Combined Benefits of SaaS and Self-Hosted
With a well-executed BYOC deployment, customers enjoy the same seamless user experience from the vendor’s product running in their cloud account without any technical overhead or the need for additional resources for management. It melds the security benefits of a self-hosted app with the ease and efficiency of a fully managed SaaS offering, delivering a unique, hassle-free, and ideal user experience.
Enhanced Security
Running your apps in the customer’s cloud account alleviates common security concerns associated with multi-tenancy. It ensures data isolation and offers a clear boundary of security responsibilities between the vendor and the customer.
Enhanced Trust
You can build greater trust by offering a version of your product that runs in the customer’s cloud account. Customers feel more secure knowing where their data resides and who can access it.
Transparent Compliance
With data and applications residing in the customers’ cloud accounts, compliance with various regulatory and industry standards can be more transparent and easier to validate.
Customization and Integration
Customers have the flexibility to tailor the cloud account to meet their specific needs while still benefiting from fully managed app running in their cloud. Also, they might find it easier to integrate your app with other systems when it’s deployed in their cloud account.
Scalability and Performance
Leveraging the customer’s cloud infrastructure changes the scalability and performance dynamics for every SaaS business. A small startup will be able to power their product all the way up market to the largest customers, without an army of DevOps engineers.
Cloud Governance Alignment with Customers
Your customers may already have compliant infrastructure. BYOC deployments adheres to various regional and industry-specific compliance standards easier as data governance is more in their hands.
Business Continuity Alignment with Customers
Every customer has specific disaster recovery and business continuity plans in place. Running your app in their cloud account can align with these plans more effectively.
Better Understanding of Cost
With software running in the customer’s cloud account, they’ll have a clearer understanding of the cost associated with running the software, which can lead to better budgeting and cost management.
Trade-offs
SaaS has been running in the vendor’s cloud account since the beginning, and it’s where engineering and product teams are confident in delivering a great user experience. As expected, you will hear some trade-offs if you attempt to sell this internally.
Complexity in Deployment and Maintenance
Although we have the tooling available to automate the complexities around BYOC — it still takes a ton of engineering resources to build and manage this offering.
Support Challenges
Each customer has unique needs and requirements for their cloud account, which could make scaling a challenge and affect user experience.
Reduced Control
Since your product is running in the customer’s cloud account, there will be questions around tracking performance monitoring and troubleshooting issues that arise.
Potentially Higher Cost
The initial investment and ongoing maintenance of BYOC might be more resource-intensive, requiring more sophisticated support and engineering teams.

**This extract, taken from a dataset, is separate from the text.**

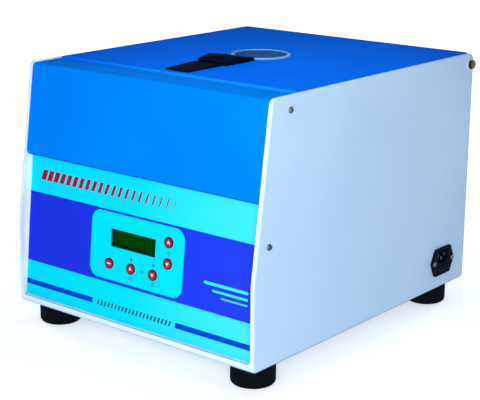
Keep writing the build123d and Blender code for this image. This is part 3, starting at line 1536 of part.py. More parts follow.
# Power inlet with its fuse drawer
inlet_plane = Plane(origin=(side_x, inlet_y, inlet_z), x_dir=(0, 1, 0), z_dir=(1, 0, 0))
inlet_face = inlet_plane.offset(inlet_flange)
pin_spots = [
    (-pin_half_pitch, socket_rise + live_pin_rise),
    (pin_half_pitch, socket_rise + live_pin_rise),
    (0, socket_rise - earth_pin_drop),
]
with BuildPart() as inlet_housing:
    with BuildSketch(inlet_plane) as flange_outline:
        with BuildLine():
            Polyline(
                (inlet_tip, 0),
                (inlet_shoulder, inlet_half_height),
                (-inlet_shoulder, inlet_half_height),
                (-inlet_tip, 0),
                (-inlet_shoulder, -inlet_half_height),
                (inlet_shoulder, -inlet_half_height),
                close=True,
            )
        make_face()
        fillet(flange_outline.vertices(), radius=inlet_corner)
        with GridLocations(inlet_screw_spacing, 0, 2, 1):
            Circle(screw_radius, mode=Mode.SUBTRACT)
    extrude(amount=inlet_flange)
    with BuildSketch(inlet_plane):
        Rectangle(inlet_body_width, inlet_body_height)
    extrude(amount=-inlet_body_depth)
    # socket, with its two lower corners cut off
    with BuildSketch(inlet_face) as socket_outline:
        with Locations((0, socket_rise)):
            Rectangle(socket_width, socket_height)
        chamfer(socket_outline.vertices().group_by(Axis.Y)[0], length=socket_chamfer)
    extrude(amount=-socket_depth, mode=Mode.SUBTRACT)
    # well for the fuse drawer
    with BuildSketch(inlet_face):
        with Locations((0, -drawer_drop)):
            Rectangle(drawer_width, drawer_height)
    extrude(amount=-drawer_depth - drawer_gap, mode=Mode.SUBTRACT)
    # slots for the three pins
    with BuildSketch(inlet_face.offset(-socket_depth)):
        with Locations(*pin_spots):
            Rectangle(pin_width, pin_height)
    extrude(amount=-inlet_body_depth, mode=Mode.SUBTRACT)
inlet_housing.part.label = "inlet_housing"
export_step(inlet_housing.part, "parts/inlet_housing.step")

with BuildPart() as inlet_pins:
    with BuildSketch(inlet_plane.offset(-inlet_body_depth - pin_tail)):
        with Locations(*pin_spots):
            Rectangle(pin_width, pin_height)
    extrude(amount=inlet_body_depth + pin_tail)
inlet_pins.part.label = "inlet_pins"
export_step(inlet_pins.part, "parts/inlet_pins.step")

with BuildPart() as inlet_screws:
    with Locations(*[inlet_face * Pos(y, 0) for y in (-inlet_screw_spacing / 2, inlet_screw_spacing / 2)]):
        add(case_screw)
inlet_screws.part.label = "inlet_screws"
export_step(inlet_screws.part, "parts/inlet_screws.step")

drawer_face = inlet_face.offset(drawer_proud)
fuse_spots = [drawer_wall + fuse_radius, drawer_wall + 3 * fuse_radius + fuse_spacing]
with BuildPart() as fuse_drawer:
    with BuildSketch(drawer_face):
        with Locations((0, -drawer_drop)):
            RectangleRounded(drawer_width - 2 * drawer_gap, drawer_height - 2 * drawer_gap, drawer_corner)
    extrude(amount=-drawer_depth - drawer_proud)
    with BuildSketch(Plane.XY.offset(inlet_z - drawer_drop + drawer_height / 2)):
        with Locations((side_x + inlet_flange - (fuse_spots[0] + fuse_spots[1]) / 2, inlet_y)):
            Rectangle(4 * fuse_radius + fuse_spacing + 2 * fuse_end_gap, fuse_length + 2 * fuse_end_gap)
    extrude(amount=-drawer_height + drawer_gap + drawer_floor, mode=Mode.SUBTRACT)
fuse_drawer.part.label = "fuse_drawer"
export_step(fuse_drawer.part, "parts/fuse_drawer.step")

fuse_z = inlet_z - drawer_drop - drawer_height / 2 + drawer_gap + drawer_floor + fuse_radius
with BuildPart() as fuses:
    for fuse_back in fuse_spots:
        with Locations((side_x + inlet_flange - fuse_back, inlet_y, fuse_z)):
            Cylinder(fuse_radius, fuse_length, rotation=(90, 0, 0))
fuses.part.label = "fuses"
export_step(fuses.part, "parts/fuses.step")
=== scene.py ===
# Butterfat centrifuge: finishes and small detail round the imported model
import bpy
import math
from mathutils import Matrix, Vector


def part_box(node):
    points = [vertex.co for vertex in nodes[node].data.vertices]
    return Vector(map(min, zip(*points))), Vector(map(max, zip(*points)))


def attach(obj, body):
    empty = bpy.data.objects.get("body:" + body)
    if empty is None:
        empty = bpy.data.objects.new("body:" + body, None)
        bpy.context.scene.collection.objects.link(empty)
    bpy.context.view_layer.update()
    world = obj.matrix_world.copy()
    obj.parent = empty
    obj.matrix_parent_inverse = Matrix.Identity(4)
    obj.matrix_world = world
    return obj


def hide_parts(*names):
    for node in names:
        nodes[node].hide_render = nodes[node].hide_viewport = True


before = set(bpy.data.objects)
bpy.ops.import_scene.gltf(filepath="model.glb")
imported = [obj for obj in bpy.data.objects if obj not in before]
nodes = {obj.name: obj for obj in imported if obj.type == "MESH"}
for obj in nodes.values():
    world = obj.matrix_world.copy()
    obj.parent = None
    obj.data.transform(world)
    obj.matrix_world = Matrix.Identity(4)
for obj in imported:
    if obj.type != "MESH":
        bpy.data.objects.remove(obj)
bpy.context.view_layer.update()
finishes = {}
perMetre = 1000.0     # millimetres in a metre
print("frame loaded,", len(nodes), "nodes")


def screenColour(red, green, blue):
    # a colour as it looks on screen, 0 to 255, as the linear values that a shader takes
    linear = []
    for part in (red, green, blue):
        part = part / 255
        linear.append(part / 12.92 if part <= 0.04045 else ((part + 0.055) / 1.055) ** 2.4)
    return (*linear, 1.0)


def startFinish(name, settings):
    # new material, with plain values set on the shader's own sockets
    material = bpy.data.materials.new(name)
    material.use_nodes = True
    shader = material.node_tree.nodes["Principled BSDF"]
    for socket, value in settings.items():
        shader.inputs[socket].default_value = value
    finishes[name] = material
    return material.node_tree, shader


def put(tree, kind, values=None, **settings):
    # add a node, set its properties, then fill its inputs or wire them
    node = tree.nodes.new(kind)
    for key, value in settings.items():
        setattr(node, key, value)
    for socket, value in (values or {}).items():
        if isinstance(value, bpy.types.NodeSocket):
            tree.links.new(value, node.inputs[socket])
        else:
            node.inputs[socket].default_value = value
    return node


def calc(tree, operation, first, second=0.0):
    return put(tree, "ShaderNodeMath", {0: first, 1: second}, operation=operation).outputs[0]


def greatest(tree, values):
    most = values[0]
    for value in values[1:]:
        most = calc(tree, "MAXIMUM", most, value)
    return most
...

A New Path Towards Profitability
Which levers are you pulling to ensure profitable growth in 2024? Every software business has become laser-focused on unit economics, capital efficiency, and margins. Finding inexpensive ways to improve profitability has trumped growth at all costs.
Traditional cost structures are being reimagined by running products in the customer’s cloud. Vendors can significantly trim down their infrastructure and operational expenses. Cost savings and the potential for premium offerings is a solid foundation to build on.
Rethinking where your product runs is becoming a competitive advantage for every open-source and SaaS product. The unique security posture serves as a significant selling point — especially in industries where data privacy and compliance are common objections. As more teams begin to shift their attention to the customer’s cloud, we believe deploying software as a function to drive profitable growth will create lean and thriving businesses for the future.